List each line holding the string "Identity".

══════

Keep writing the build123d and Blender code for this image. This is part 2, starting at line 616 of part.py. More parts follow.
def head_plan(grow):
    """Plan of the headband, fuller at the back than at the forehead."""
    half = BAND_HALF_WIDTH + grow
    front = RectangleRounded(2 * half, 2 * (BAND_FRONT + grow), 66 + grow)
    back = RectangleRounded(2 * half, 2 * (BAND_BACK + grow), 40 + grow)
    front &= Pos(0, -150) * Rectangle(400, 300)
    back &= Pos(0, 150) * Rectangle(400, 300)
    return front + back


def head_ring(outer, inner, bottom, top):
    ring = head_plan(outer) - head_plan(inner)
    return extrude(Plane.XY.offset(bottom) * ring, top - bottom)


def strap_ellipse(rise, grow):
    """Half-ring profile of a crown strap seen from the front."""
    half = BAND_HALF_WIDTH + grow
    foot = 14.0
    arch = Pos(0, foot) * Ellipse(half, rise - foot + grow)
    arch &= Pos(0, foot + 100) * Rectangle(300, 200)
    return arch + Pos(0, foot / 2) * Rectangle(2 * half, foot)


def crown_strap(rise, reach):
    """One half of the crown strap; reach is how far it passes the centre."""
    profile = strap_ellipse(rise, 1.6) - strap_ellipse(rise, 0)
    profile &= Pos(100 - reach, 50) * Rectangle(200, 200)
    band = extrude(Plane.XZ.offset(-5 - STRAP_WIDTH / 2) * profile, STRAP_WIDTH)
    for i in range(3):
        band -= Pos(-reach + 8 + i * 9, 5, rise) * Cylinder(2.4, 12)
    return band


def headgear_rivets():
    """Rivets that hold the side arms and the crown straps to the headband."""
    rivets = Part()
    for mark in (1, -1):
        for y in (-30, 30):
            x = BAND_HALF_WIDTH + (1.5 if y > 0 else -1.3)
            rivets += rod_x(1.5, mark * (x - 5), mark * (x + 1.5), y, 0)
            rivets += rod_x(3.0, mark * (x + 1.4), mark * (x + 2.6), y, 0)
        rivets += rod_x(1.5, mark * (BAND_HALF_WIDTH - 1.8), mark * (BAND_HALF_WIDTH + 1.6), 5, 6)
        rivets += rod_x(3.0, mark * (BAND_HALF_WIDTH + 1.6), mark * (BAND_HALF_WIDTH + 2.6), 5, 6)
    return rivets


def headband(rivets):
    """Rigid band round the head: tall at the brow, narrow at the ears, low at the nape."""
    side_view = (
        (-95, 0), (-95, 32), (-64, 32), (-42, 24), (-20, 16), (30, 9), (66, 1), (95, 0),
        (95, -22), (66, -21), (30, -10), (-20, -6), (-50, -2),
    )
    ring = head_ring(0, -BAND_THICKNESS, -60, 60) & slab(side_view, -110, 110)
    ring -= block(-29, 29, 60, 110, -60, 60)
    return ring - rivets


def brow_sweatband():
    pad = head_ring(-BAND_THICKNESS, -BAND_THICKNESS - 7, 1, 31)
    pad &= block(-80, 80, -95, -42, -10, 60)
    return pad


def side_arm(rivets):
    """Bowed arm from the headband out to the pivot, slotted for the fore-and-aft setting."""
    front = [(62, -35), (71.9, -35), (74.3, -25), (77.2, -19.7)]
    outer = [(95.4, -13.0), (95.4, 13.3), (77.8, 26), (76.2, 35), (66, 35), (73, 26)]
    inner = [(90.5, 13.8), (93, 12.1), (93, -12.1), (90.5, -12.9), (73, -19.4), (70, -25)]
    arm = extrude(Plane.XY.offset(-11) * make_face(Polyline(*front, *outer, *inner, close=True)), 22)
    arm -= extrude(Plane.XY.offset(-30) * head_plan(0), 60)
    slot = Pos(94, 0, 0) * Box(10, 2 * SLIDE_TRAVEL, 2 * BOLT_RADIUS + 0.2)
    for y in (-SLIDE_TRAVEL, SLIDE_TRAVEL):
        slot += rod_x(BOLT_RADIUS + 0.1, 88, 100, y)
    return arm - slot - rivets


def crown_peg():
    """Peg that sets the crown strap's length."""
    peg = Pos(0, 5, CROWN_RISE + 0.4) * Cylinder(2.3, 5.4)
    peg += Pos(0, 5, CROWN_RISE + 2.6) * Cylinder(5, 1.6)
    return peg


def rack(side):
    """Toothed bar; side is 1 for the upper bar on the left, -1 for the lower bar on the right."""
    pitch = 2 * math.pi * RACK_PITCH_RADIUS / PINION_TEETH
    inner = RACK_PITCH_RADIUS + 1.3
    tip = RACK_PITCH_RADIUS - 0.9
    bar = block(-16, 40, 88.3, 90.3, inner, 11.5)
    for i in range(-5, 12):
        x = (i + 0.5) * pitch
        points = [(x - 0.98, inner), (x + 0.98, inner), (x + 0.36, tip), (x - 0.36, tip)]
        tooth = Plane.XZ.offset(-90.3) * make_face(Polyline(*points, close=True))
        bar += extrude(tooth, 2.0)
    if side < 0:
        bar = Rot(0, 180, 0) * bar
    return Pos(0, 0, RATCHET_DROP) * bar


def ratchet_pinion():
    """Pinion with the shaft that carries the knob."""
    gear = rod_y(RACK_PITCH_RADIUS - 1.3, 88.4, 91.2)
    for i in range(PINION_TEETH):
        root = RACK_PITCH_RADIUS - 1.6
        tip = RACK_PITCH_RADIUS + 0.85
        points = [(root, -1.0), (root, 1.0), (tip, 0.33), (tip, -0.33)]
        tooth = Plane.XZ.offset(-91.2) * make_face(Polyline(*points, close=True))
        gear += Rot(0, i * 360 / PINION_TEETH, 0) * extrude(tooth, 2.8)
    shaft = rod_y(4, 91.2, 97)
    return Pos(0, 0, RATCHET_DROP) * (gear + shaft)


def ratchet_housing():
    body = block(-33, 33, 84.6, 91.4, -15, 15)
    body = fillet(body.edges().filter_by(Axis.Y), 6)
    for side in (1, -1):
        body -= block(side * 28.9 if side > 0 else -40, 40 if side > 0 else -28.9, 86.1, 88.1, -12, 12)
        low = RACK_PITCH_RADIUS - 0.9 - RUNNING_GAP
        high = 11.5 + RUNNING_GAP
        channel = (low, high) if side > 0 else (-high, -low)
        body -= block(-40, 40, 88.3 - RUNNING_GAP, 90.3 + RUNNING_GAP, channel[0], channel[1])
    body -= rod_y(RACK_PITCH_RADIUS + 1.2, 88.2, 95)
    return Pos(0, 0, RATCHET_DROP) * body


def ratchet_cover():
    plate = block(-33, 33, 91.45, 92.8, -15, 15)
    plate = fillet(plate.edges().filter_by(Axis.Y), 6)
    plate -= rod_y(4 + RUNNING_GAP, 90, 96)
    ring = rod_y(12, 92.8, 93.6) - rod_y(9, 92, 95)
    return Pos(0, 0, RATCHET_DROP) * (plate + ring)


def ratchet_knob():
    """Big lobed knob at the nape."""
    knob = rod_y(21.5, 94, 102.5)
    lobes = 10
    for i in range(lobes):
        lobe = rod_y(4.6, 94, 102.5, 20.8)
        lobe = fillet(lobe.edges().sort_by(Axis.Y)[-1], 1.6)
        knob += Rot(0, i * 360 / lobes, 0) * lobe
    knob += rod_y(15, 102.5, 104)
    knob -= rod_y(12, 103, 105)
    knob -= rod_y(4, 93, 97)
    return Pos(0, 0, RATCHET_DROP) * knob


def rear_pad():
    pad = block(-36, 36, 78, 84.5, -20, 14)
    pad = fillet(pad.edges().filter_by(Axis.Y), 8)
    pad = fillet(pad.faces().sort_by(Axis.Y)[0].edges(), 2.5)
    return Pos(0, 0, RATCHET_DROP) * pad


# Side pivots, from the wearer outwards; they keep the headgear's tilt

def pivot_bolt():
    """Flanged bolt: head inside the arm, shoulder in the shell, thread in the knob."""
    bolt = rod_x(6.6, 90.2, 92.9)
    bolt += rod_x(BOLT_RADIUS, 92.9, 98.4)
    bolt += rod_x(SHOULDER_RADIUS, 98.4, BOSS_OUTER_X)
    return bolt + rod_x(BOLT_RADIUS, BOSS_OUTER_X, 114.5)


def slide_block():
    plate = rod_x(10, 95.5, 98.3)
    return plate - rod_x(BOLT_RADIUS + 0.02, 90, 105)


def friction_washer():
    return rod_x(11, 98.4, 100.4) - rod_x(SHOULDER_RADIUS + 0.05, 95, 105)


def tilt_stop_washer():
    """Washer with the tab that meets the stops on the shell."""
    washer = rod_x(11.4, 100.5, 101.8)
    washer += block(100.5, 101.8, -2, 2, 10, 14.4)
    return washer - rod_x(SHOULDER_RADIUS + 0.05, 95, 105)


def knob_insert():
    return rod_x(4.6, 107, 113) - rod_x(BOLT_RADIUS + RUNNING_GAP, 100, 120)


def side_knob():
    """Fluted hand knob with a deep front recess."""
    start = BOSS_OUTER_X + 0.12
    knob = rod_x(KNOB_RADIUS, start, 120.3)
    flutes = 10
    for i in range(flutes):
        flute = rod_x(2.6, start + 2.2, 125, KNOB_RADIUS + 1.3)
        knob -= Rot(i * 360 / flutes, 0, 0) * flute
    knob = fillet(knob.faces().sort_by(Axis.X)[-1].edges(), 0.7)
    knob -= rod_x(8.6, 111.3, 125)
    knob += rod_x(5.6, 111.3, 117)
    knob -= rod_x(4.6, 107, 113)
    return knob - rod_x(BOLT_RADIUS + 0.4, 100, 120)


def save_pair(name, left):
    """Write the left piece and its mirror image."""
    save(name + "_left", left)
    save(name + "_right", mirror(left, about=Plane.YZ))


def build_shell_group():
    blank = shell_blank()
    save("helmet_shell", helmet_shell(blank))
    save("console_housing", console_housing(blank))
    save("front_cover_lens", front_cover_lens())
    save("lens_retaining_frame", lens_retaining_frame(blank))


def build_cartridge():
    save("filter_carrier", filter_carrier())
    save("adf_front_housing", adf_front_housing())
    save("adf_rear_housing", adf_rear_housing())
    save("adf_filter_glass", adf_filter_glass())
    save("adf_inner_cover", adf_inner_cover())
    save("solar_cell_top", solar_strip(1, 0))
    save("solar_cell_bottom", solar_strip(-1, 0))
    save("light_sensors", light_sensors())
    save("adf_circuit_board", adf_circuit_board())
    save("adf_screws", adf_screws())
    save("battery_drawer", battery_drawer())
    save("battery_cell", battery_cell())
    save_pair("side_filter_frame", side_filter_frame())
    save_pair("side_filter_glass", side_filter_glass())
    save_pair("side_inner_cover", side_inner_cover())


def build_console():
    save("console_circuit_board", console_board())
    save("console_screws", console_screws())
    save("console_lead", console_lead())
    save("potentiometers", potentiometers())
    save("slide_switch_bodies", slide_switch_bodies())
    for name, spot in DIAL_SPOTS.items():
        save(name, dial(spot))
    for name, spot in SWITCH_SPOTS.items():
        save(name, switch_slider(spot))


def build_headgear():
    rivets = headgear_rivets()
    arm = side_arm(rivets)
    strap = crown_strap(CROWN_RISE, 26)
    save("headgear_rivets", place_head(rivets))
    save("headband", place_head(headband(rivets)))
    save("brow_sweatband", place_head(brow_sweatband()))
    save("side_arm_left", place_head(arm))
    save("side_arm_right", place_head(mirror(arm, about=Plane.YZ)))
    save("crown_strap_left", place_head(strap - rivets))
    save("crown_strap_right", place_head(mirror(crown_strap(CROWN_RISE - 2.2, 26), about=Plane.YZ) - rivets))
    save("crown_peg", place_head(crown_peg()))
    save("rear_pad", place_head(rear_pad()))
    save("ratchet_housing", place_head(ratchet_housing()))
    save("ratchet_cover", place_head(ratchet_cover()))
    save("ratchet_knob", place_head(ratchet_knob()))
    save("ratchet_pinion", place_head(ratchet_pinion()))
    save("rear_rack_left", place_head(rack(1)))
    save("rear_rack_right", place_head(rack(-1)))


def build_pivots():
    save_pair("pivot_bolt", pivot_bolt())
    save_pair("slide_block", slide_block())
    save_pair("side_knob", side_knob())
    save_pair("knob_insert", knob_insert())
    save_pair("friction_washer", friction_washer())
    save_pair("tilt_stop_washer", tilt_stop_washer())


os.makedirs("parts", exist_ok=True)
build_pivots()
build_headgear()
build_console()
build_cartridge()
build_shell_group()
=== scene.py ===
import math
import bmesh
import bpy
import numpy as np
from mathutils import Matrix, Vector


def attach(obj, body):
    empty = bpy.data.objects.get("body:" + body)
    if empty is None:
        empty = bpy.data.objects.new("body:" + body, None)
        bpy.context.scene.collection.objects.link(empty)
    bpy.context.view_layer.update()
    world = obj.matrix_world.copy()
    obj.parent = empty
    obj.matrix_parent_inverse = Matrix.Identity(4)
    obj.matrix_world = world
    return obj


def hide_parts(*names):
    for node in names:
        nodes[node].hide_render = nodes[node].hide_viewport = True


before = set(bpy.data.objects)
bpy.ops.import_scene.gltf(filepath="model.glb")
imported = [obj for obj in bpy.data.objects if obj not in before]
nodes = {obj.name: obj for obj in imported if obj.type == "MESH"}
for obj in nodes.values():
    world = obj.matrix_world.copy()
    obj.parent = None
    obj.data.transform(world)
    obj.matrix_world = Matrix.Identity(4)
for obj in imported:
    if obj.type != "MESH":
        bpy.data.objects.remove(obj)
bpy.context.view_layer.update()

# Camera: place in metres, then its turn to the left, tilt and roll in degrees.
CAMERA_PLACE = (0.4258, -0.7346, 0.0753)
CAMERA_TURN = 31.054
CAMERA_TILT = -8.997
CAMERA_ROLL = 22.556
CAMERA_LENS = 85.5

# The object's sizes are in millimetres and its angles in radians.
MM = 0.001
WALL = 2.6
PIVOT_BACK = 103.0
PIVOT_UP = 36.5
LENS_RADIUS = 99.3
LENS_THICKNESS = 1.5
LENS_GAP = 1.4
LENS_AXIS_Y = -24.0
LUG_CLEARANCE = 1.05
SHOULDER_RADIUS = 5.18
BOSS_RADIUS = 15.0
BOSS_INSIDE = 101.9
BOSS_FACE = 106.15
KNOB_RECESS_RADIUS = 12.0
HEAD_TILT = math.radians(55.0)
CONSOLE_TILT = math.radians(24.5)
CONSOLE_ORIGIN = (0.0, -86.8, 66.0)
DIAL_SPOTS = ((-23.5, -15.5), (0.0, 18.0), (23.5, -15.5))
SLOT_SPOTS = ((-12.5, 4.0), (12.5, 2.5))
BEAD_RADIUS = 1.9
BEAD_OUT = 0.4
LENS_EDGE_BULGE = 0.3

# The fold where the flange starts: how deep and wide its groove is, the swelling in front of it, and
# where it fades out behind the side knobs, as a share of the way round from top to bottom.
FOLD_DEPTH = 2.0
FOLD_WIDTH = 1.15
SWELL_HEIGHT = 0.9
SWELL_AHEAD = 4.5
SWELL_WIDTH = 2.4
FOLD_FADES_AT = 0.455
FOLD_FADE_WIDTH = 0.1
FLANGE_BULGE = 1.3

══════

*TASK OUTPUT:*
    obj.matrix_parent_inverse = Matrix.Identity(4)
    obj.matrix_world = Matrix.Identity(4)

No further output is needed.